From FedEx Freight's experience with 2002 and 2004 emissions engines through early 2007, Umphress reported a $4,000 increase in vehicle acquisition cost. Fuel economy dropped about 3 percent. There was no change in maintenance schedules, but the fleet experienced high failures of new emissions components — turbochargers, EGR (exhaust gas recirculation) valves, coolers, sensors, etc.

The carrier's standard power unit is a 4×2 non-sleeper tractor that pulls two 28-foot trailers, grossing around 66,000 pounds.

With the 2007 emission compliant engines, there was a $7,000 increase in acquisition cost. Fuel economy remained at about 3 percent below pre-2002 and 2004 emissions engines.

Umphress said the emissions components on the 2007 engines have been much more reliable than 2002 and 2004 emissions engines. Nevertheless, maintenance schedule changes were required for the 2007 engine's coalescent crankcase filter and diesel particulate trap.

Drivers need training on the new 2007 engines, he said, especially with regard to the new exhaust emission systems' warning lamps and dash controls that vary by truck manufacturer.

Old Dominion Freight Line

Old Dominion Freight Line is running 7.2-liter EGR and 13-liter and 15-liter CGR (cooled gas recirculation) engines. Because of the extra weight of the engines, placement of the fifthwheel was moved back for weight distribution purposes and the gear ratios were changed.

“The torque curves on the 2007 compliant engines are basically the same as the pre-2007 engines, said the company's Newby. “The drivers love them because of the acceleration benefit.”

As for fuel mileage, pre-2007 13-liter engines average 6.7 to 6.9 miles per gallon; the 15-liters, 6.3 to 6.5 mpg. With the 2007-emission compliant diesels, all with less than 100,000 miles, the 13-liters average 6.4 to 6.8 mpg; the 15-liters, 5.9 to 6.1 mpg. Fleet speed is governed at 68 mph.

Newby said drivers are trained on the new 2007 engines and their emissions equipment. Decals explaining the exhaust aftertreatment system are installed in all trucks.

Technicians are trained on servicing the new engines. A special training module was designed specifically for this purpose.

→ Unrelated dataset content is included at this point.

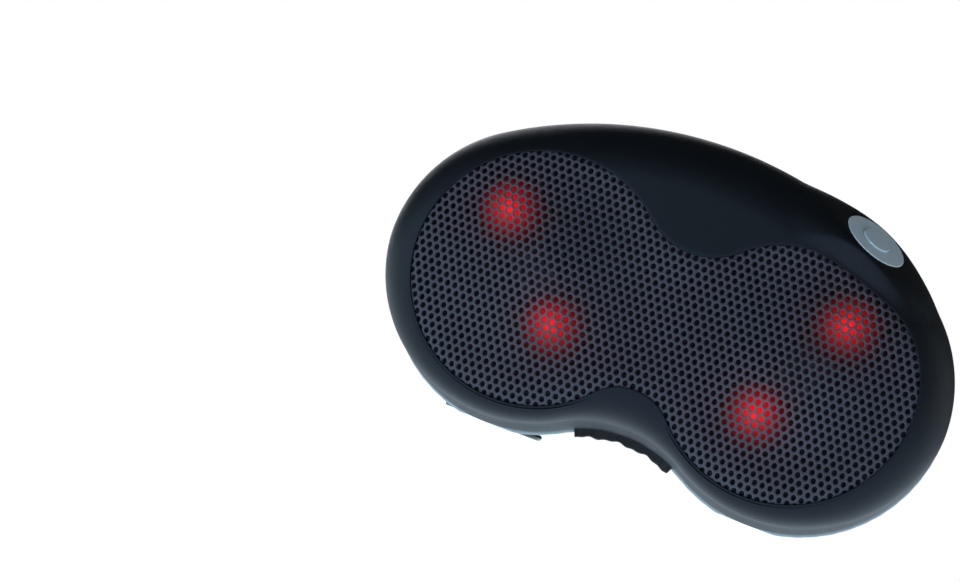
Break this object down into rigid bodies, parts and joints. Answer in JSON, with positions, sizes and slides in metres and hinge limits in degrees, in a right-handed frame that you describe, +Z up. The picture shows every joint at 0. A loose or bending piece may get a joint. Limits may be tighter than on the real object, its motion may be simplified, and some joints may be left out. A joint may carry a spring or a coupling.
{
  "type": "shiatsu neck massager",
  "caption": "Kidney-shaped massage pillow with a hex-mesh front over lit rotating massage heads, a moulded back and a buckled strap.",
  "frame": {"origin": "on the plane the pillow stands on, midway between its two lobes, below the seam between front cover and back shell", "axes": "+X along the pillow to the power button's end, -Y out of the massage face, +Z up from the neck edge to the top edge"},
  "size_m": [0.3432, 0.1919, 0.2009],
  "materials": {
    "cover_fabric": "matte stretch fabric",
    "mesh_fabric": "matte spacer mesh",
    "liner_fabric": "thin dark knitted liner",
    "padding": "open-cell foam",
    "piping": "smooth pale piping",
    "tab_ribbon": "ribbed ribbon",
    "shell_leather": "fine matte grain",
    "webbing": "coarse woven webbing",
    "buckle_plastic": "satin moulded",
    "bezel_plastic": "satin pale grey",
    "button_plastic": "satin pale grey",
    "chassis_plastic": "textured moulded",
    "gear_plastic": "natural acetal",
    "head_plastic": "translucent red",
    "lamp": "lit lamp",
    "circuit_board": "green laminate",
    "component_body": "black moulded",
    "steel": "machined",
    "zinc_steel": "zinc plated",
    "bronze": "sintered",
    "magnet": "ferrite",
    "copper_ring": "plated track",
    "lead_jacket": "glossy jacket"
  },
  "bodies": {
    "root": {"front_cover": "cover_fabric", "mesh_panel": "mesh_fabric", "inner_liner": "liner_fabric", "foam_pad": "padding", "edge_piping": "piping", "seam_tab": "tab_ribbon", "back_shell": "shell_leather", "strap_fixed": "webbing", "strap_lower": "webbing", "buckle_socket": "buckle_plastic", "control_bezel": "bezel_plastic", "chassis_rear": "chassis_plastic", "chassis_front": "chassis_plastic", "motor_end_cap": "chassis_plastic", "brush_block_left": "chassis_plastic", "brush_block_right": "chassis_plastic", "control_board": "circuit_board", "button_board": "circuit_board", "board_components": "component_body", "tact_switch": "component_body", "wheel_axles": "steel", "motor_can": "steel", "chassis_screws": "zinc_steel", "clamp_screws": "zinc_steel", "board_screws": "zinc_steel", "axle_clips": "zinc_steel", "motor_clamps": "zinc_steel", "shaft_bushes": "bronze", "motor_magnets": "magnet", "lead_grommet": "lead_jacket", "dc_lead": "lead_jacket", "lead_connector": "lead_jacket"},
    "left_carrier": {"worm_wheel_left": "gear_plastic", "slip_ring_left": "copper_ring", "arm_left": "gear_plastic", "arm_screws_left": "zinc_steel", "head_pins_left": "steel", "lamp_boards_left": "lamp"},
    "right_carrier": {"worm_wheel_right": "gear_plastic", "slip_ring_right": "copper_ring", "arm_right": "gear_plastic", "arm_screws_right": "zinc_steel", "head_pins_right": "steel", "lamp_boards_right": "lamp"},
    "drive": {"drive_shaft": "steel", "worm_left": "steel", "worm_right": "steel", "motor_rotor": "steel"},
    "body_head_left_upper": {"head_left_upper": "head_plastic"},
    "body_head_left_lower": {"head_left_lower": "head_plastic"},
    "body_head_right_upper": {"head_right_upper": "head_plastic"},
    "body_head_right_lower": {"head_right_lower": "head_plastic"},
    "button": {"power_button": "button_plastic"},
    "buckle_release_part": {"buckle_insert": "buckle_plastic", "buckle_prongs": "buckle_plastic", "strap_tail": "webbing"}
  },
  "joints": [
    {"name": "left_spin", "type": "hinge", "parent": "root", "child": "left_carrier", "pos_m": [-0.082, 0, 0.09165], "axis": [0, 1, 0], "continuous": true},
    {"name": "right_spin", "type": "hinge", "parent": "root", "child": "right_carrier", "pos_m": [0.082, 0, 0.09165], "axis": [0, 1, 0], "continuous": true},
    {"name": "shaft_spin", "type": "hinge", "parent": "root", "child": "drive", "pos_m": [0, -0.0045, 0.12765], "axis": [1, 0, 0], "continuous": true},
    {"name": "head_left_upper_spin", "type": "hinge", "parent": "left_carrier", "child": "body_head_left_upper", "pos_m": [-0.10562, 0, 0.11882], "axis": [0, 1, 0], "continuous": true},
    {"name": "head_left_lower_spin", "type": "hinge", "parent": "left_carrier", "child": "body_head_left_lower", "pos_m": [-0.05838, 0, 0.06448], "axis": [0, 1, 0], "continuous": true},
    {"name": "head_right_upper_spin", "type": "hinge", "parent": "right_carrier", "child": "body_head_right_upper", "pos_m": [0.09721, 0, 0.12428], "axis": [0, 1, 0], "continuous": true},
    {"name": "head_right_lower_spin", "type": "hinge", "parent": "right_carrier", "child": "body_head_right_lower", "pos_m": [0.06679, 0, 0.05902], "axis": [0, 1, 0], "continuous": true},
    {"name": "button_press", "type": "slide", "parent": "root", "child": "button", "axis": [-0.3531, 0.4695, -0.8093], "range_m": [0, 0.001], "stiffness_N_per_m": 1500, "springref_m": -0.0004},
    {"name": "buckle_release", "type": "slide", "parent": "root", "child": "buckle_release_part", "axis": [-1, 0, 0], "range_m": [0, 0.03], "deforming": ["strap_lower", "buckle_prongs"]}
  ],
  "couplings": [
    {"joint": "right_spin", "follows": "left_spin", "ratio": -1},
    {"joint": "shaft_spin", "follows": "left_spin", "ratio": 60}
  ]
}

Old Dominion Freight Line added specific 2007-emission engine PM checks to its preventive maintenance forms, “making the whole PM process more productive,” Newby noted.

Schneider National

Steve Duley of Schneider National said the new 2007 emission engines required a number of vehicle specification changes to accommodate the new engines. These included a larger, engine-mounted radiator; fan blade and fan shroud; different engine mounts and isolators; space for the aftertreatment devices; electrically controlled variable geometry turbo; crankcase vent coalescor; and a change in the type of transmission oil cooler. This resulted in a weight increase of 350 pounds.

With regards to vehicle service, he reported no change in the oil drain interval, and lowered oil consumption — approximately 7,000 miles per quart. The fleet has experienced up to a 2 percent loss in mpg due to regeneration of the diesel particulate traps.

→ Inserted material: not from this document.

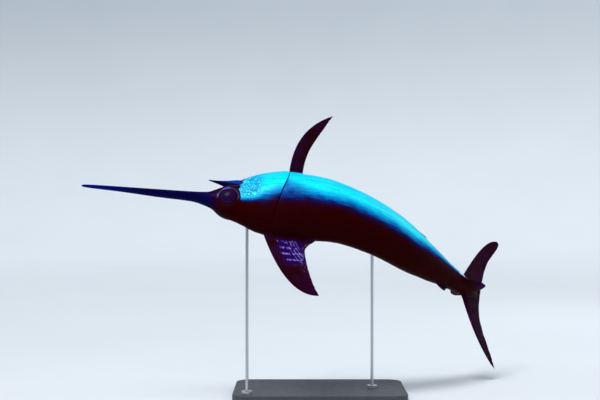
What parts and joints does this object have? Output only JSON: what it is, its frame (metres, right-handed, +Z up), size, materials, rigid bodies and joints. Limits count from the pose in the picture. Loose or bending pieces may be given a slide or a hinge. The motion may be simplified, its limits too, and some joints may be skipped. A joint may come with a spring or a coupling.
{
  "type": "swordfish model on a display stand",
  "caption": "Life-size swordfish, belly up, banked and bending its tail, with bill, open jaw, eyes, gill covers, rayed fins and keels, on a flat base with rods.",
  "frame": {"origin": "centre of the underside of the stand's base", "axes": "+Z up, out of the base; -X the way the bill points; +Y away from the viewer, to where the tail bends"},
  "size_m": [1.808, 1.0484, 1.1413],
  "materials": {
    "skin": "wet-looking painted skin, dark maroon-black back and pale cyan-silver belly",
    "bill": "satin dark horn-like bill",
    "fin": "satin maroon-purple rayed fin",
    "eye": "polished, large dark pupil",
    "stand_base": "matt charcoal",
    "stand_rod": "brushed"
  },
  "bodies": {
    "root": {"bill": "bill", "head": "skin", "lower_jaw": "skin", "eye_left": "eye", "eye_right": "eye", "gill_cover_left": "skin", "gill_cover_right": "skin", "trunk_front": "skin", "trunk_middle": "skin", "trunk_rear": "skin", "tail_stalk": "skin", "keel_left": "skin", "keel_right": "skin", "tail_lobe_dorsal": "fin", "tail_lobe_ventral": "fin", "dorsal_fin": "fin", "second_dorsal_fin": "fin", "anal_fin": "fin", "second_anal_fin": "fin", "pectoral_fin_left": "fin", "pectoral_fin_right": "fin", "stand_base": "stand_base", "stand_rod_front": "stand_rod", "stand_rod_rear": "stand_rod"}
  },
  "joints": []
}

Schneider National's frequency of repair on its 2007 emission engines is nearly five times that of the pre-2007 engines. Vehicle downtime has increased 20 percent and towing up 15 percent.

As for fuel economy with the emission engines compared to pre-emission models, the 2004s had a 4 percent loss in mpg; the 2007s a 5 percent loss.

The carrier's life-to-date gross maintenance costs (total maintenance less accidents and tires) for its 2004 EGR engines is 62.8 percent above pre-EGR models. The one-year gross maintenance costs for its 2007 emissions engines is 282% above pre-EGR engines.

In terms of the total cost of emission compliance since October 2002, Duley said Schneider National is paying 8.2 cents per mile, up from 6.7 cents per mile, over the six-year life of its tractors.

Like FedEx Freight, the carrier has also had numerous problems with the various components of the exhaust aftermarket system.

Schneider National has developed training on the 2007 emissions engines for drivers, technicians, and emergency maintenance (call center) personnel. The fleet also has cab decals in all its trucks that explain operation of the exhaust aftertreatment systems.